J’aime assez les passerelles entre professions : chocolatiers, et barmen, par exemple; avec Valrhona, autour du fruit et du chocolat, pour un salon à Lyon. En tout, j’ai crée 53 produits (2 à 3 par an), le premier en 1989 pour les purées de fruit Ravifruit, le Pabana (pomme, banane, passion, citron). C’est leur sixième meilleure vente. Il a été copié ! Mon activité se répartit à 80 % de créations de boissons pour le secteur agro-alimentaire et 20 % de stylisme alimentaire.

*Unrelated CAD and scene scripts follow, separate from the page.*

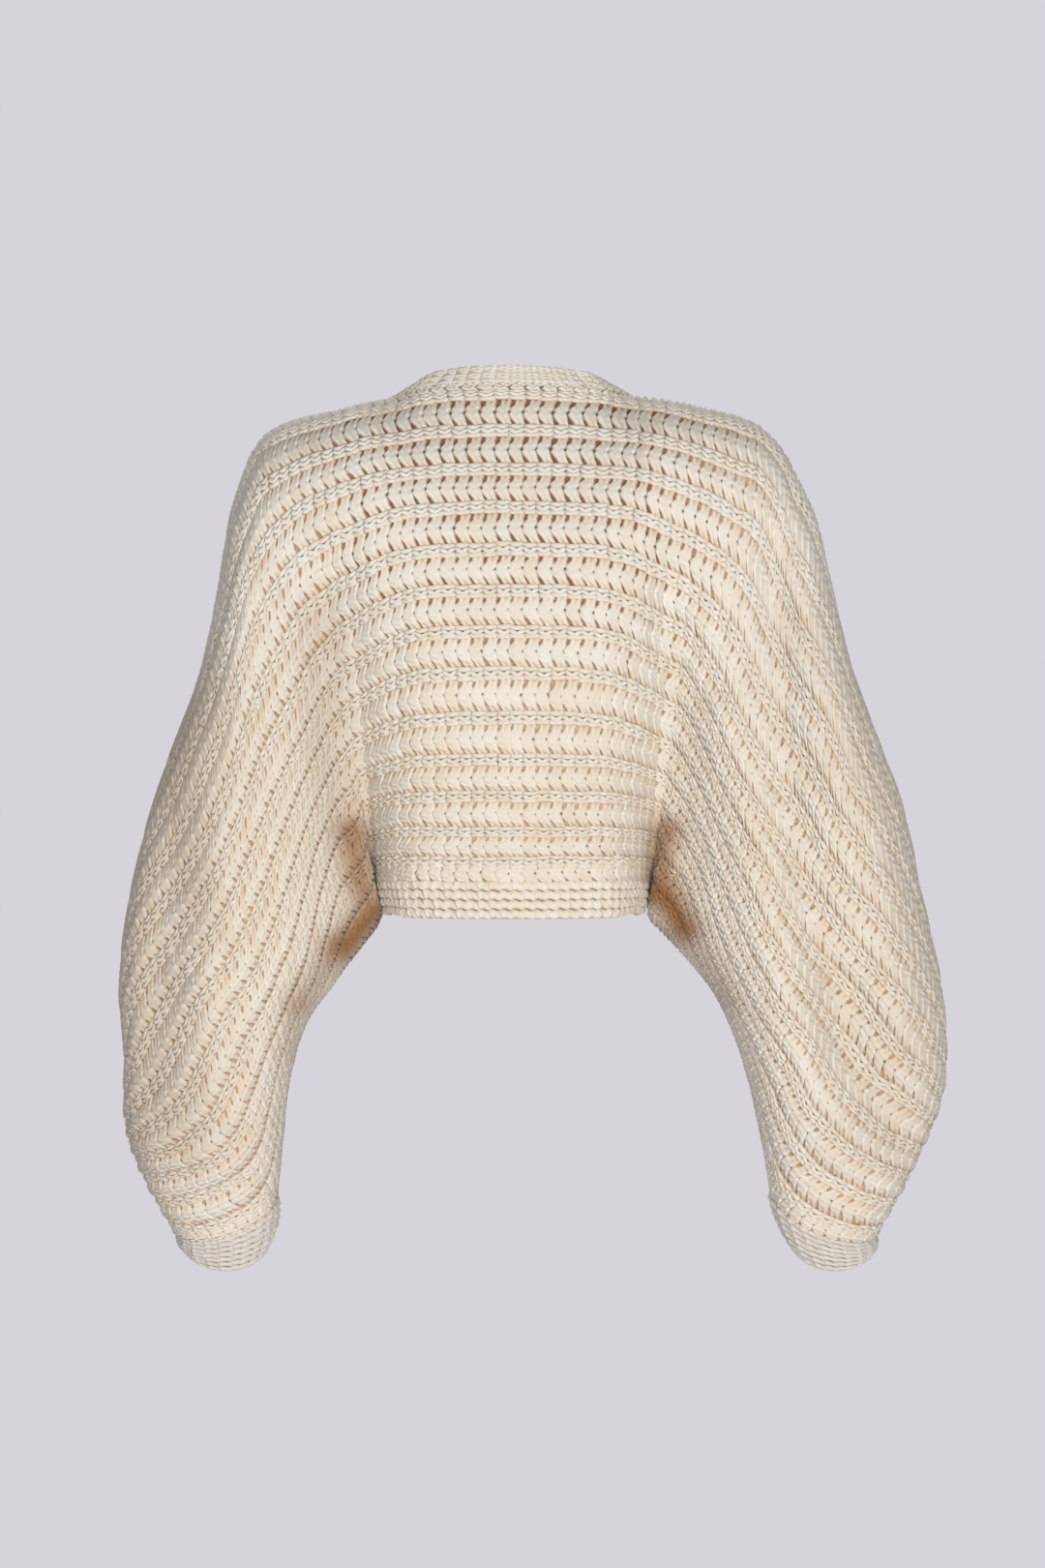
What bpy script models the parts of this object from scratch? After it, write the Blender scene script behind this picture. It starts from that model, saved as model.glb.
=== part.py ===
"""Cropped hand-knit sweater with batwing sleeves, in the hollow form that it has when worn.

Metres, +Z up. The chest faces -Y, the back faces +Y, and the wearer's left is +X. The origin
lies between the shoulders, level with their tops, where the wearer carries the garment.
Two wide rectangles of knitting, back and front, are joined over the shoulders, down the outer
sleeves and along the underarms. A band finishes the neck, the hem and each wrist.
"""

import collections
import math

import bpy
import numpy as np

MM = 0.001

# Wall
WALL = 6.5 * MM
RIB_RELIEF = 2.5 * MM
BAND_RELIEF = 1.2 * MM
SEAM_GAP = 0.4 * MM
BAND_GAP = 0.5 * MM
RIM_LEAN = (0.77, 0.53, 0.35)

# Knitting: one repeat is a tall row and a narrow ridge, counted down from the top edge
REPEATS = 13.1
FIRST_RIDGE = 0.6
NECK_ROWS = 4
HEM_ROWS = 4
CUFF_ROWS = 5

# Bands
NECK_RISE_BACK = 13 * MM
NECK_RISE_SIDE = 7 * MM
NECK_LEAN_BACK = 5 * MM
NECK_LEAN_SIDE = 12 * MM
HEM_HEIGHT = 31 * MM
HEM_TAPER = 0.05
HEM_SHIFT = 4 * MM
CUFF_HALF_WIDTH = 33 * MM
CUFF_HALF_DEPTH = 28 * MM
CUFF_TILT = 17 * MM
CUFF_SWELL = 3 * MM
CUFF_END_Y = -40 * MM
CUFF_END_Z = -686 * MM
LEFT_CUFF_END_X = 231 * MM
RIGHT_CUFF_END_X = -264 * MM
FRONT_NECK_DROP = 55 * MM
NECK_ROUNDING = 12 * MM

# Mesh density
CENTRE_STEPS = (0.0, 0.34, 0.67, 1.0, 1.4, 1.75, 2.0, 2.5)
UNDERARM_COLUMNS = 12
CUFF_COLUMNS = 6

# Places along the sections, counted from the centre of the back
NECK_CORNER = 2
HEM_CORNER = 3
CUFF = 15

# Each section runs from an outer point, on the neck, shoulder or outer sleeve, to an inner
# point, on the hem, underarm or inner wrist. Millimetres, x away from the middle.
Outline = collections.namedtuple("Outline", "name outer_x outer_z inner_x inner_z")
LEFT_OUTLINE = (
    Outline("centre", 0, 12, 0, -388),
    Outline("nape side", 60, 11, 52, -388),
    Outline("neck side", 98, 5, 88, -388),
    Outline("mid shoulder", 135, -4, 112, -392),
    Outline("shoulder tip", 196, -24, 114, -417),
    Outline("top of arm", 223, -82, 124, -438),
    Outline("upper arm", 234, -146, 137, -458),
    Outline("mid arm", 250, -220, 152, -477),
    Outline("above elbow", 272, -279, 166, -496),
    Outline("elbow", 293, -341, 174, -517),
    Outline("below elbow", 309, -410, 179, -544),
    Outline("high forearm", 316, -472, 183, -571),
    Outline("forearm", 313, -522, 185, -593),
    Outline("low forearm", 313, -580, 187, -615),
    Outline("above wrist", 301, -621, 189, -633),
    Outline("cuff", 273, -672, 188, -650),
)
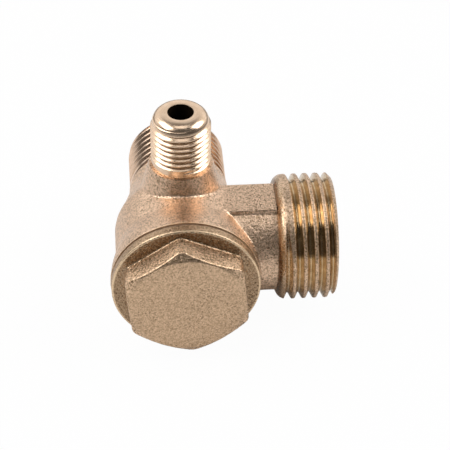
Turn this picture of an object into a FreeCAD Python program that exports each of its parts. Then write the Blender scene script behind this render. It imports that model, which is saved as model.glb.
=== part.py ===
import FreeCAD, Part
import math
import os

# Three-way angle check valve for a compressor tank, all sizes in millimetres.
# The origin is on the tank port's axis, in the plane of its thread shoulder.
# +X points out of the tank port, +Y out of the inlet port, +Z out of the unloader port.

# Barrel, the cast body that lies along Y
tank_shoulder_reach = 16.1
barrel_radius = 11.2
collar_radius = 12.2
collar_start_radius = 11.95
joint_face_y = -9.9
collar_length = 2.5
flare_end_y = -4.2
shoulder_start_y = 2.6
shoulder_end_radius = 10.1
shoulder_end_y = 5.4
rear_neck_radius = 8.4
rear_neck_start_y = 11.0
rear_neck_end_y = 12.8

# Tank port, G 1/2 external
tank_neck_radius = 8.83
tank_shoulder_depth = 0.9
tank_shoulder_round = 1.7
tank_shoulder_round_steps = 3
tank_thread_radius = 10.4775
tank_thread_pitch = 1.814
tank_thread_crest = 0.62
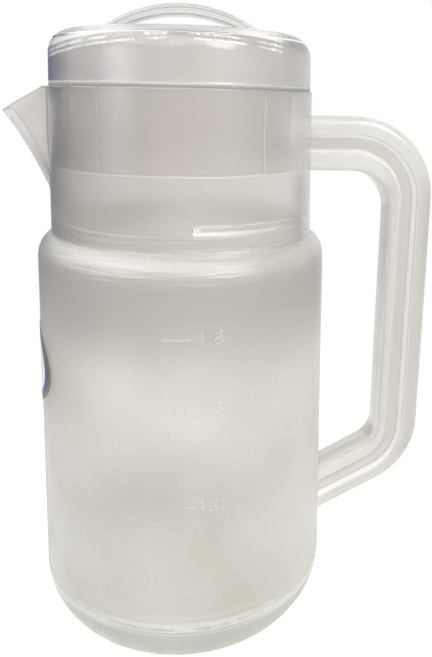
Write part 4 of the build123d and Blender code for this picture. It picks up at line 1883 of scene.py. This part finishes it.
def jug_finishes() -> tuple[Finish, ...]:
    """The jug's finishes. The walls are one plastic from moulds of different polish and thickness.

    Returns:
        The finishes, each with a name of its own.
    """
    return (
        # The barrel's and the base's darker third tints are painted shade.
        MouldedPlastic("blasted_barrel_plastic", "F7F5F3", "E1DED7", Mould.BLASTED, grain=0.6,
                       grain_depth=0.04, painted_shade=PaintedShade("CFCCC8", (135.0, 166.0, 174.0, 186.0)),
                       ripples=Ripples(spacing=1.7, depth=0.8, start=172.0, stretch=0.1),
                       polished=(168.0, 184.0), lines=Lines((30.5, 193.9), half=0.35, white=0.3)),
        MouldedPlastic("satin_base_plastic", "E0DFD9", "D6D6D0", Mould.SOFT, milk=0.35, grain_depth=0.004,
                       painted_shade=PaintedShade("67625E", (12.0, 22.0, 40.0, 50.0), (5.0, 45.0)),
                       lines=Lines((26.4, 28.2, 33.2), half=0.35, white=0.7),
                       sparks=Sparks((29.0,), half=1.4, white=0.6, spacing=4.0)),
        MouldedPlastic("satin_neck_plastic", "F4F1EE", "EEECE9", Mould.SATIN, milk=0.03),
        MouldedPlastic("thin_skirt_plastic", "F5F2EF", "EFEDEB", Mould.SATIN, milk=0.02,
                       lines=Lines((216.2,), half=0.7, white=0.6)),
        MouldedPlastic("satin_cap_plastic", "FDFBFA", "FAF8F7", Mould.SATIN, milk=0.02,
                       ripples=Ripples(spacing=1.1, depth=0.14, start=258.0, stretch=0.5),
                       sparks=Sparks((267.2, 265.4), half=0.6, white=1.0, spacing=0.7),
                       shine_bow=2.0, shine_end=42.0, lines=Lines((269.7,), half=1.4, white=0.6)),
        MouldedPlastic("milky_grip_plastic", "E6E4E2", "DFDDDC", Mould.POLISHED, milk=0.15),
        MouldedPlastic("milky_handle_plastic", "ECEAE6", "E5E3E0", Mould.SATIN, milk=0.45,
                       shade_tint="CFCBC6"),
        MouldedPlastic("raised_mark_plastic", "EEECE8", "E8E6E3", Mould.SATIN, milk=0.25),
        Silicone(),
        PrintedFilm(),
    )


def main() -> None:
    """Builds the jug's pieces in order, then the studio."""
    sizes = JugSizes()
    finishes = {finish.name: finish.build() for finish in jug_finishes()}
    body, neck, handle, label = Body(sizes), Neck(sizes), Handle(sizes), Label(sizes)
    marks, lid = LitreMarks(sizes), Lid(sizes)
    pieces = (
        ("frosted_barrel", body.barrel(), "blasted_barrel_plastic", "jug", "frosted_barrel", ("barrel",)),
        ("clear_base_cup", body.base_cup(), "satin_base_plastic", "jug", "clear_base", ("base_cup",)),
        ("neck_with_beak", neck.collar(), "satin_neck_plastic", "jug", "clear_neck", ("neck_collar",)),
        ("grooved_handle", handle.bar(), "milky_handle_plastic", "jug", "clear_handle", ("side_handle",)),
        ("oval_label", label.film(), "printed_polypropylene_film", "jug", "label_film", ("front_label",)),
        ("litre_marks", marks.relief_skin(), "raised_mark_plastic", "jug", "frosted_barrel", ()),
        ("lid_gasket", lid.gasket(), "translucent_silicone", "gasket", "gasket_silicone", ("rim_gasket",)),
        ("round_cap", lid.cap(), "satin_cap_plastic", "lid", "clear_lid", ("lid_cap",)),
        ("strainer_skirt", lid.skirt(), "thin_skirt_plastic", "lid", "clear_lid", ("lid_skirt",)),
        ("arched_grip", lid.arch(), "milky_grip_plastic", "lid", "clear_lid", ("lid_arch",)),
    )
    for name, skin, finish, rides_on, slot, nodes in pieces:
        make_piece(name, skin, finishes[finish], rides_on, nodes)
    Studio().build()
    bpy.context.scene.view_settings.view_transform = "Standard"


if __name__ == "__main__":
    logging.basicConfig(level=logging.INFO, format="%(name)s: %(message)s")
    main()
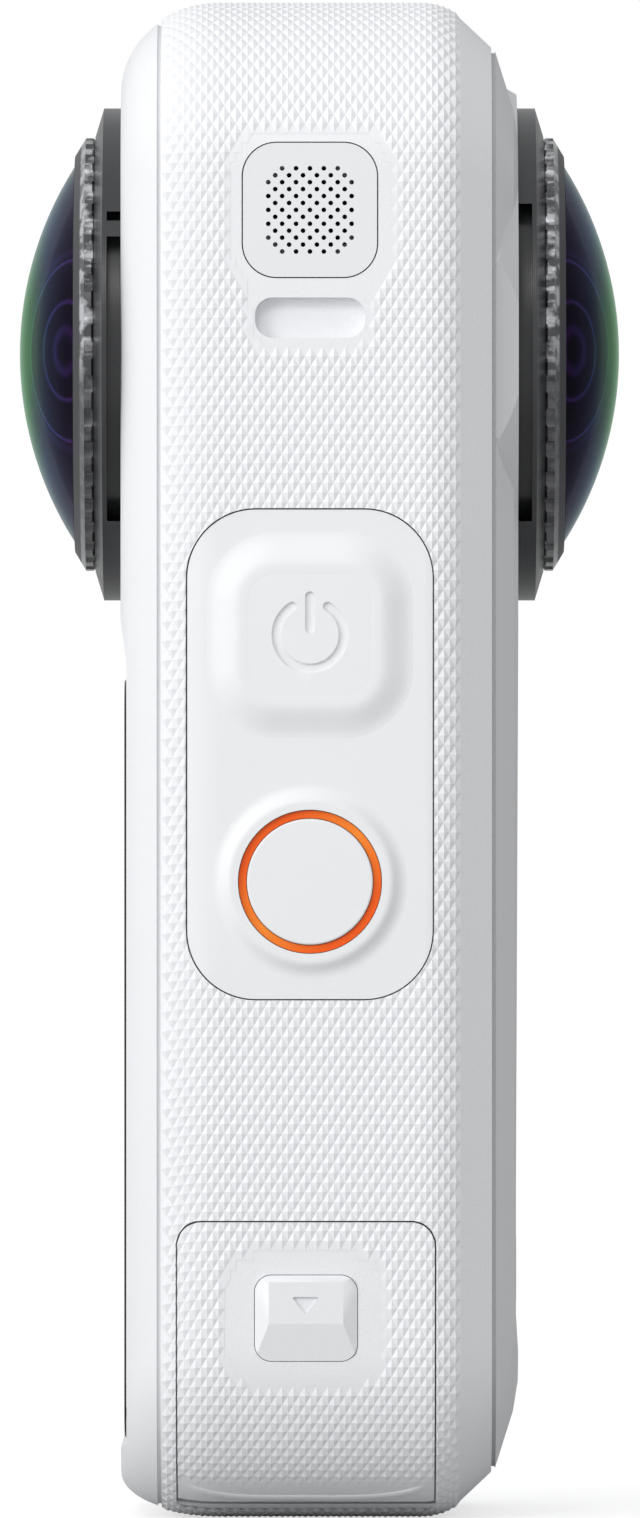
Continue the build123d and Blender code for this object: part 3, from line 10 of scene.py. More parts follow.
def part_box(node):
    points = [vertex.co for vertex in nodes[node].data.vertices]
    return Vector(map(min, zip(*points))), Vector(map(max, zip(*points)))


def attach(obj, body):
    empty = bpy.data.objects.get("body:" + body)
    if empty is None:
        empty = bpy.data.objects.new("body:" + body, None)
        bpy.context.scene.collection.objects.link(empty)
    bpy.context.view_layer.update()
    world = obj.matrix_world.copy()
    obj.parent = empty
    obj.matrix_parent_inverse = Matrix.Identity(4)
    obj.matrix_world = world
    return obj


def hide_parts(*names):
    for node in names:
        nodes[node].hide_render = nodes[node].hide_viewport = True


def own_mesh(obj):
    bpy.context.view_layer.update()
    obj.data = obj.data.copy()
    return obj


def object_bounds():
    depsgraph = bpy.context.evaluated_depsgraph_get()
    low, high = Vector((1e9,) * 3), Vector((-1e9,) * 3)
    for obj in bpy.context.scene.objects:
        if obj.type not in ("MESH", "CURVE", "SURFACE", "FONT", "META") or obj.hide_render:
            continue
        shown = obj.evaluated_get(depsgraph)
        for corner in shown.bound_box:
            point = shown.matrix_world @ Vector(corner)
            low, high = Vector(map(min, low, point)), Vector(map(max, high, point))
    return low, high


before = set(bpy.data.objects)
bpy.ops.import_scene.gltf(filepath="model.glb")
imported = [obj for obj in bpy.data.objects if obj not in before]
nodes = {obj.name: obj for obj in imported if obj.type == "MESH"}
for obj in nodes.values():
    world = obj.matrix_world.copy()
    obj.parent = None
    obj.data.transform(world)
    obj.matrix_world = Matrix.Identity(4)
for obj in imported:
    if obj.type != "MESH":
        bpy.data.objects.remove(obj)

bl_info = {
    "name": "360 degree camera dressing",
    "version": (1, 0, 0),
    "blender": (4, 5, 0),
    "location": "View3D > Sidebar > Camera dressing",
    "description": "Knurled skin, engraved signs and finishes for a slim two-lens camera",
    "category": "Object",
}

MM = 0.001
cad_low, cad_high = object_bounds()

# Sizes of the body that the skin and the signs are laid on, in millimetres
HALF_WIDTH = 22.9
BODY_HEIGHT = 113.6
CORNER_RADIUS = 12.6
CORNER_Y = HALF_WIDTH - CORNER_RADIUS
REAR_ROUND_X = 7.6
FRONT_ROUND_X = 7.9
FACE_X = 14.9
STRIP_X = 10.6
REAR_INSETS = (6.6, 6.2, 3.2)
STRIP_INSET = 1.05
LENS_Z = 87.5
SIDE_X = -0.71
SEAM_GAP = 0.1
REAR_SEAM_X = -12.15
FRONT_SEAM_X = 13.2
BAND_LEFT, BAND_RIGHT = -11.82, 10.54
RECORD_Z = 47.7
LATCH_X = -1.05
HINGE_LAND = 1.3

# Slope of the edge that the port door's foot ends at
DOOR_EDGE_ANGLE = math.radians(25)

# Rounded outlines on the two sides of the band: the middle across and up, half the width,
# half the height and the corner radius
PANEL = (SIDE_X, 57.2, 9.15, 18.25, 5.1)
POWER = (SIDE_X, 66.1, 5.1, 5.1, 2.6)
DOOR = (-1.0, 0.0, 9.7, 22.4, 1.8)
COVER = (-0.5, 44.5, 9.3, 24.3, 2.6)
CATCH = (-0.5, 59.85, 4.1, 3.15, 1.2)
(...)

Gréco & Co Parfois, je croise mon ami Laurent Gréco à Singapour où je ne sais où. Lui, comme ambassadeur Perrier, moi en démo pour découper des fruits devant des barmen. Dernièrement, j’ai crée 3 sodas à base de houblon, avec de belles macérations, de manière naturelle, pour la microbrasserie lyonnaise Ninkazi, qui a une belle philosophie, comme moi..
Depuis peu je travaille pour PCB Création, entreprise proche de Strasbourg, active dans les décors de pâtisserie. C’est un peu le Christian Dior de la pâtisserie dans le monde, 2 catalogues par an, vraiment de la haute couture. Le chef pâtissier du Crillon, Christophe Michalak, en crée pour eux, comme tous les plus grands noms du secteur. Pour eux, je mets en place des décors pour le cocktail et la boisson, qui sortiront en 2015. Pour moi, c’est fabuleux : je cherchais une société qui me permettrait de créer des formes avec de la guimauve, du chocolat, du sucre, matières que le barman ne travaille pas. J’en rêvais, ils me l’ont proposé, je suis ravi.
Son projet le plus ébouriffé ? Le cocktail habillé ! Comme je suis allé aussi loin, en technique, en découpe, dans ma passion de stylisme alimentaire que les créateurs de mode, j’ai envie de faire lien avec ce secteur : Je prépare un défilé de mode : j’habille réellement mes verres comme un styliste ses mannequins : avec fantaisie, strass, tissus… J’estime que le cocktail et la mode sont deux produits imbriqués l’un dans l’autre. Je fais des clins d’œil à la mode 60’ joyeuse, la robe en métal de Paco Rabanne, Kenzo, Courrèges, Chantal Thomass, Jean-Paul Gauthier :
En 2013, j’ai crée pour « Les cocktails à la mode », ma double page déco dans Shaker magazine, une marinière, clin d’œil à son style. Il vient d’annoncer qu’il quittait la couture lors de la Fashion week en septembre 2014, d’ailleurs. J’aime aussi la mode extravagante, cuir clous ! Mes essais sont extraordinaires: j’aboutirai bien à l’occasion d’un lancement. Car ce projet de cocktail habillé est viable et beau, c’est mon dada, parmi d’autres. Je trouve cela sensuel, érotique, et je le ferai.
Mais sans que mes cocktails aient l’air déguisés pour autant, on est sur le fil du rasoir. J’ai plein de dessins dans mes cartons. Je travaille pour cela avec de petits mains d’or, deux jeunes femmes qui les réaliseront.
L’idée de tout cela ? J’ai diversifié mon petit travail de bar pour l’attirer vers des secteurs différents. Laurent Greco est celui qui a le mieux compris mon travail. Je voudrais lui dire avec un peu d’émotion que j’ai redécouvert ses qualités ! Si nous fûmes en froid parfois pour… de bêtes raisons d’ego, on s’appelle régulièrement !
Le mot de la fin ? C’est ma maxime : « De ce côté du bar, on ne refait pas le monde, on le mélange ». Cela veut dire que de l’autre côté, les êtres discutent, critiquent, comme au café du Commerce. Nous, non. On mélange le monde de nos bouteilles cosmopolites sans bouger du bar. « L’opposition entre un rêve au comptoir et les brèves de comptoir, en somme ?
Et voici l’article paru dans Cocktail Zone (premier trimestre 2015, photo : Loran Dhérines).
NDJ : Il n’est pas aussi grave que ce beau portrait noir et blanc pourrait le laisser supposer ; Très enjoué, au contraire. Encore un qui n’aime pas poser ni sourire facile…
Son dernier livre ? Les Cocktails Inratables, février 2013, éditions Leduc.